Conducting trials that bridge and impact care across emergency and intensive care is a key goal for the National Heart, Lung, and Blood Institute (NHLBI)-funded Prevention and Early Treatment of Acute Lung Injury (PETAL) Network. The network has been designing and performing innovative clinical trials targeting ARDS treatment and prevention since 2014. 
“Our third update on the PETAL Network to the CHEST attendees will provide the most current information available on completed and ongoing high-impact trials with potential to change clinical practice in ARDS and COVID-19 during the next 1 to 2 years,” said R. Duncan Hite, MD, FCCP. “PETAL emphasizes collaboration between providers who deliver care prior to and after admission to the ICU.”
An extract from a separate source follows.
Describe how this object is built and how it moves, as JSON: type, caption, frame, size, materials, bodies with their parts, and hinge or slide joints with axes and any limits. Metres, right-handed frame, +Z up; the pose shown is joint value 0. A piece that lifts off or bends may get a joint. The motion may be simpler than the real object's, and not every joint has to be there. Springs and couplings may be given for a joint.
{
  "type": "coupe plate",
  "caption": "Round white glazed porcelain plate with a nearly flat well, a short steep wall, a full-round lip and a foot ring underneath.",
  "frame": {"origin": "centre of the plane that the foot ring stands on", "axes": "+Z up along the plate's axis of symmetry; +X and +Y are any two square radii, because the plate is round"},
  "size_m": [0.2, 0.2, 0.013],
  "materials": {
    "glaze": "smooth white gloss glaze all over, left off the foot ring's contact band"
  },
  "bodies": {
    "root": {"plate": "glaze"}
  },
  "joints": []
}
The latest results of collaborating across departments will be presented in the PETAL Network: 2020 Progress Report on Sunday, October 18, from 7:30 am to 8:30 am CT. The session will be available for on-demand viewing 24 hours later on the virtual CHEST 2020 meeting platform through January 18.
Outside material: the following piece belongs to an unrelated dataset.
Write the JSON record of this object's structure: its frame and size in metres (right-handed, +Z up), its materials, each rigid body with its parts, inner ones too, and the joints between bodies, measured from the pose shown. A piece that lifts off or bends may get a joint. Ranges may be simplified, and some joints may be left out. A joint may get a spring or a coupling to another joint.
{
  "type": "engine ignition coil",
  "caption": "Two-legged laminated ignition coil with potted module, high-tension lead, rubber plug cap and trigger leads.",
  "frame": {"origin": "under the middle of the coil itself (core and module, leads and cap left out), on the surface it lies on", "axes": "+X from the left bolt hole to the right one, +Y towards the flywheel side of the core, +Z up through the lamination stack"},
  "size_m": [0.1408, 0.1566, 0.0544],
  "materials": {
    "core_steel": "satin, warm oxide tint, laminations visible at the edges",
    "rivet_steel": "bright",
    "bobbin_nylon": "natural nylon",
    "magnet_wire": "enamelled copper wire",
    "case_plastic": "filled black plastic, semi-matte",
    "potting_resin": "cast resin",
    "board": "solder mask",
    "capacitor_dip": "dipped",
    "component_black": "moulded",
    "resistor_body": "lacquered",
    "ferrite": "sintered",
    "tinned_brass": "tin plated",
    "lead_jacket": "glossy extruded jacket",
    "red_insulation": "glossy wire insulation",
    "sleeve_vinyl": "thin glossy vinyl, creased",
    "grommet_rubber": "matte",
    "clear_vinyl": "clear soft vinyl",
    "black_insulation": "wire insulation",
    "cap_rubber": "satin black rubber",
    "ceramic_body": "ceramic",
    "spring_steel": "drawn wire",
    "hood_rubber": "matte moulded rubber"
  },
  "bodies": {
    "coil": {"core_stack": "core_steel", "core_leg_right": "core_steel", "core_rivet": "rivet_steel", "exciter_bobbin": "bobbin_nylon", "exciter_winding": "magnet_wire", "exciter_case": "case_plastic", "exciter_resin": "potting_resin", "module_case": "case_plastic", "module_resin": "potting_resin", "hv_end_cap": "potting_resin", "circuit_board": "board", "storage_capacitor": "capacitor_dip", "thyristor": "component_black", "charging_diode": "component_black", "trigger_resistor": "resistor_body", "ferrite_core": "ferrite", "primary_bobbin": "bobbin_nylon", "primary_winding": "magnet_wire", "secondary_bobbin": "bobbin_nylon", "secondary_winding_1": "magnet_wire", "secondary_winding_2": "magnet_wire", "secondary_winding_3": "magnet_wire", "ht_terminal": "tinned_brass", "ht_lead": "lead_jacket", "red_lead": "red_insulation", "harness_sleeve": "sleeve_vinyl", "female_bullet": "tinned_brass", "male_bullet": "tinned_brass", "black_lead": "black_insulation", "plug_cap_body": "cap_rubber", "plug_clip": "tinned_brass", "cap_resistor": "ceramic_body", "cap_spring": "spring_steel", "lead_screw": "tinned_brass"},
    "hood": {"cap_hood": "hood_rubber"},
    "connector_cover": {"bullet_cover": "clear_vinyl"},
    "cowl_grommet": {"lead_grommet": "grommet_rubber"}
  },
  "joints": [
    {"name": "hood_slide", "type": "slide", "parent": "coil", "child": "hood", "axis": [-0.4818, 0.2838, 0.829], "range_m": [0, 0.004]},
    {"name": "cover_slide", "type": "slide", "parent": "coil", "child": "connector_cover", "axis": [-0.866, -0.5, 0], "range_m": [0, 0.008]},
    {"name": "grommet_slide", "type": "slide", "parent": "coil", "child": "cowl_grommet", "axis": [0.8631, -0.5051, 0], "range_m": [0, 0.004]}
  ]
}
This update will include further analysis and implications for VIOLET, the first completed PETAL trial targeting ARDS prevention.

PETAL also play a key role in three COVID-19 trials—ORCHID, ACTIV-3, and ACTIV-4—plus the pivotal CLOVERS trial of fluids and vasopressors for early sepsis resuscitation in all septic patients. All five trials, like other PETAL studies, include a unique framework that encourages ancillary studies powered to address key basic science needs in disease pathogenesis and natural history.
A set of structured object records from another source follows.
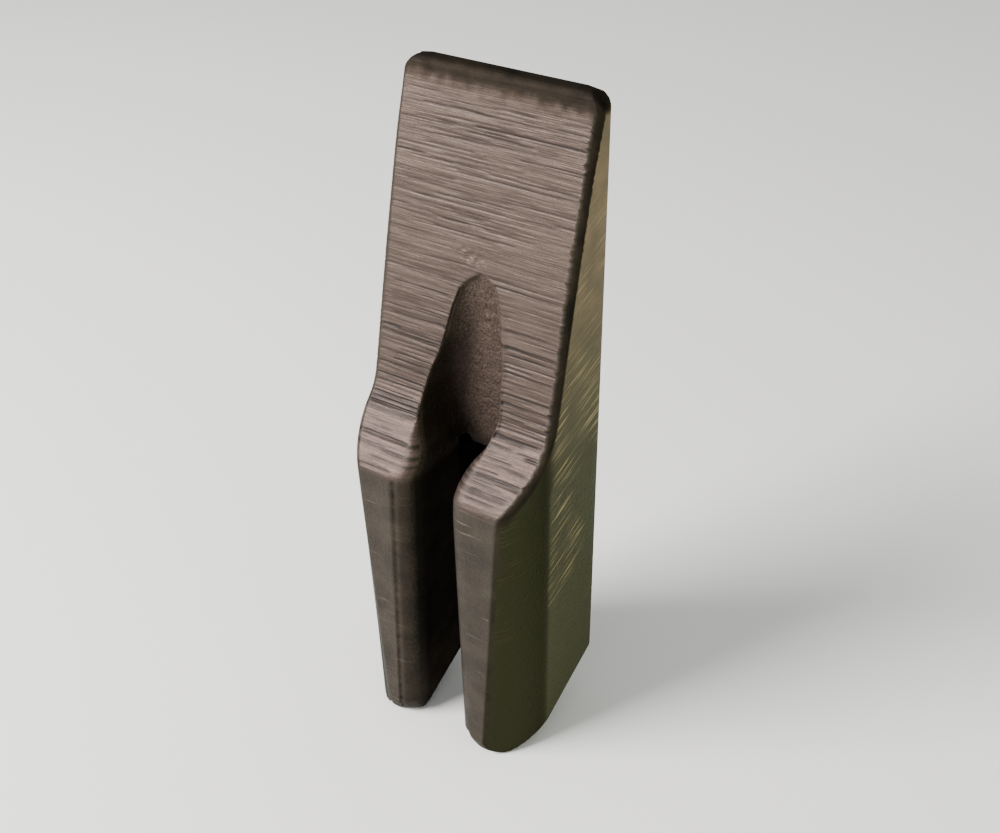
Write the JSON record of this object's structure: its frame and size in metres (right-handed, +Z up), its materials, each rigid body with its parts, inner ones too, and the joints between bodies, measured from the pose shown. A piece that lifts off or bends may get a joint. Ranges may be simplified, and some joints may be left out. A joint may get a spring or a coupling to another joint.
{
  "type": "forked steel wedge",
  "caption": "Thick steel wedge with a chisel blade above, sloping shoulders and two legs that straddle a plate; a spear-shaped scoop opens into the slot.",
  "frame": {"origin": "middle of the width and of the depth, at the height of the legs' lowest points", "axes": "+X to the right seen from the front, +Y towards the flat back, +Z up along the back to the blade's tip"},
  "size_m": [0.065, 0.0478, 0.219],
  "materials": {
    "forged_steel": "satin"
  },
  "bodies": {
    "root": {"forked_wedge": "forged_steel"}
  },
  "joints": []
}
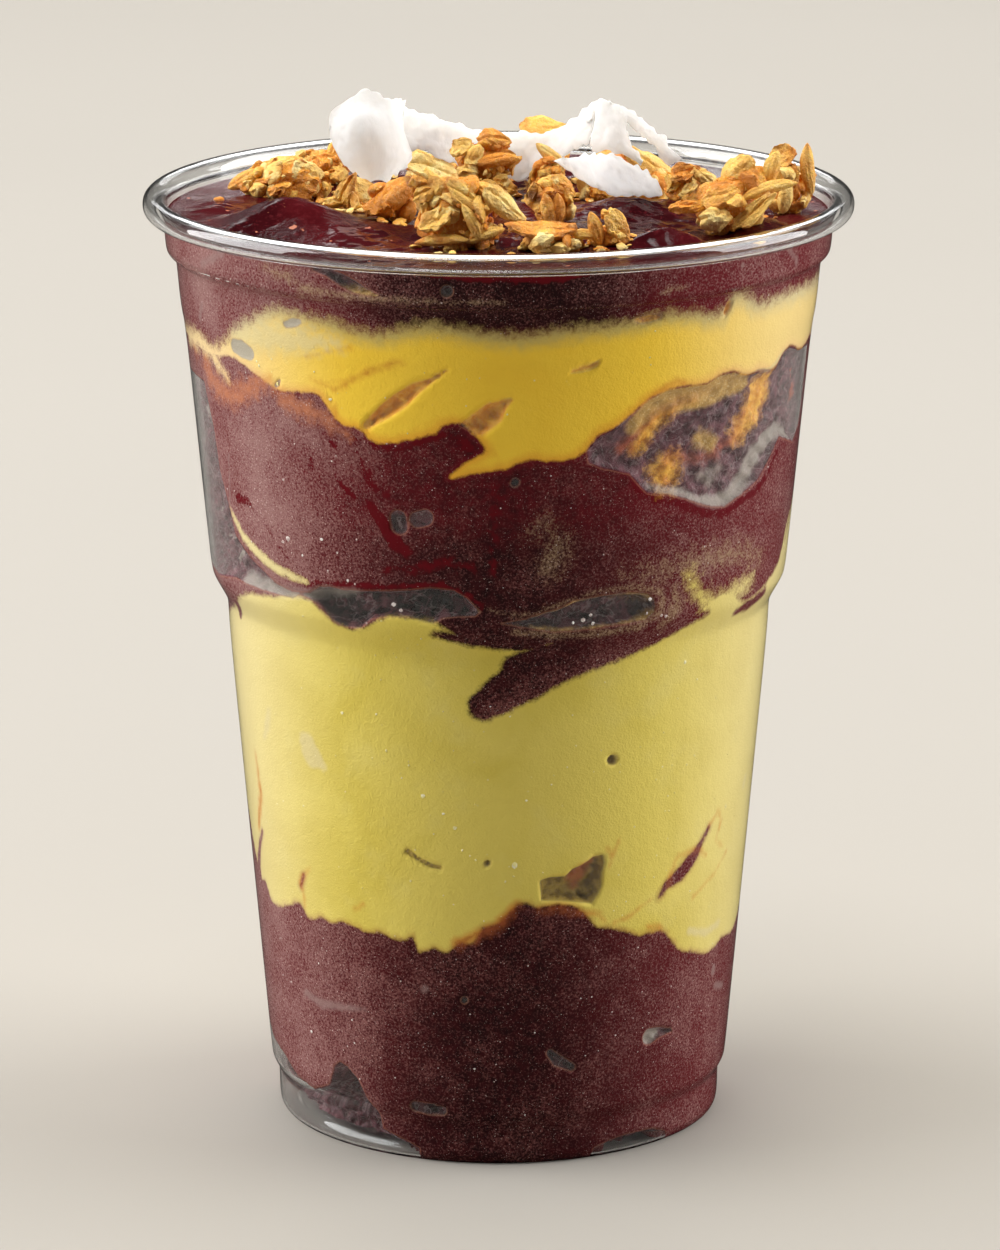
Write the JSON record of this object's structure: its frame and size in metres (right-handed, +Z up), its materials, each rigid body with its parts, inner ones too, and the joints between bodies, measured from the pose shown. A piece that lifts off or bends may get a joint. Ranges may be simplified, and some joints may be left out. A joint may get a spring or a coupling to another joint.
{
  "type": "layered acai cup with granola and coconut",
  "caption": "Clear plastic cup filled with layers of acai, green cream and yellow cream, topped with granola clusters and coconut shavings",
  "frame": {"origin": "centre of the ring that the cup stands on, on the surface it rests on", "axes": "+Z up along the cup's axis, -Y towards the side that the picture shows, +X to its right"},
  "size_m": [0.095, 0.095, 0.1393],
  "materials": {
    "clear_plastic": "clear glossy thin plastic",
    "acai": "dark purple frozen puree, frosty where it touches the wall and glossy on top",
    "green_cream": "smooth yellow-green frozen cream",
    "yellow_cream": "smooth warm yellow frozen cream",
    "granola": "toasted rolled oats and seeds with a honey glaze",
    "coconut": "thin white coconut shavings, slightly translucent"
  },
  "bodies": {
    "root": {"cup": "clear_plastic", "acai_bottom": "acai", "green_cream": "green_cream", "acai_middle": "acai", "yellow_cream": "yellow_cream", "acai_top": "acai", "coconut_petal": "coconut", "coconut_ribbon": "coconut", "coconut_curl": "coconut", "coconut_flake": "coconut", "granola_left": "granola", "granola_back_left": "granola", "granola_wedge": "granola", "granola_glazed": "granola", "granola_front": "granola", "granola_centre": "granola", "granola_long_seed": "granola", "granola_front_right": "granola", "granola_lobed": "granola", "granola_under_curl": "granola", "granola_leaning_seed": "granola", "granola_behind_front": "granola", "granola_far_left": "granola", "granola_far": "granola", "granola_far_right": "granola", "granola_back": "granola", "granola_slanting": "granola", "granola_middle_right": "granola", "granola_right": "granola", "granola_back_right": "granola"}
  },
  "joints": []
}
ORCHID has affected clinical practice even before trial results are reported. The trial of hydroxychloroquine in hospitalized COVID-19 patients was halted in June 2020 after the data and safety monitoring board reported apparent lack of efficacy. Use of hydroxychloroquine to treat COVID-19 began dropping soon after the National Institutes of Health halted the trial.

“We went from completion of designing the study protocol to enrolling the first patient within 2 weeks,” said Dr. Hite, professor, endowed chair and director of medical intensive care at the University of Cincinnati College of Medicine. “Approximately 500 patients were enrolled in just 3 months between March and June—an unprecedented time frame. The novel approaches utilized to complete this timely and essential trial will have a lasting impact on all critical care trials that goes beyond its important clinical results regarding use of hydroxychloroquine for COVID-19.”

A second COVID-19 trial, ACTIV-3, has already enrolled more than 100 patients. One of five related trials in the Accelerating COVID-19 Therapeutic Interventions and Vaccines program (ACTIV-3) uses an adaptive two-stage phase 3 protocol to test monoclonal antibody treatments in hospitalized patients.

The first candidate Mab is LY-CoV555, identified in blood from a recovered COVID-19 patient. The Mab was isolated, synthesized, and developed by AbCellera Biologics and Eli Lilly.

VIOLET researchers examined the impact of early high-dose vitamin D in the prevention of ARDS, which proved not to improve 90-day mortality or nonfatal outcomes in patients at risk for ARDS. Although a negative trial for patient benefit, VIOLET provided abundant information that will improve design and implementation of future ARDS prevention trials, Dr. Hite said.

The CLOVERS trial compares aggressive vs less aggressive fluid administration and early vs late use of vasopressors. Once available, the final results will impact practice for early resuscitation for septic shock.

“This is an age-old question in emergency medicine and critical care,” Dr. Hite said.

CLOVERS was put on hold by most US hospitals early in the COVID-19 pandemic. The trial was on track with over 1,300 patients enrolled—more than half needed for study completion.

“It’s such an important study that the PETAL Network is quickly working to restart the trial at sites to be sure the trial gets finished,” Dr. Hite said. “Our session will present data that the trial design is working effectively and should address the vital clinical question comparing benefits and safety of fluids and vasopressors.”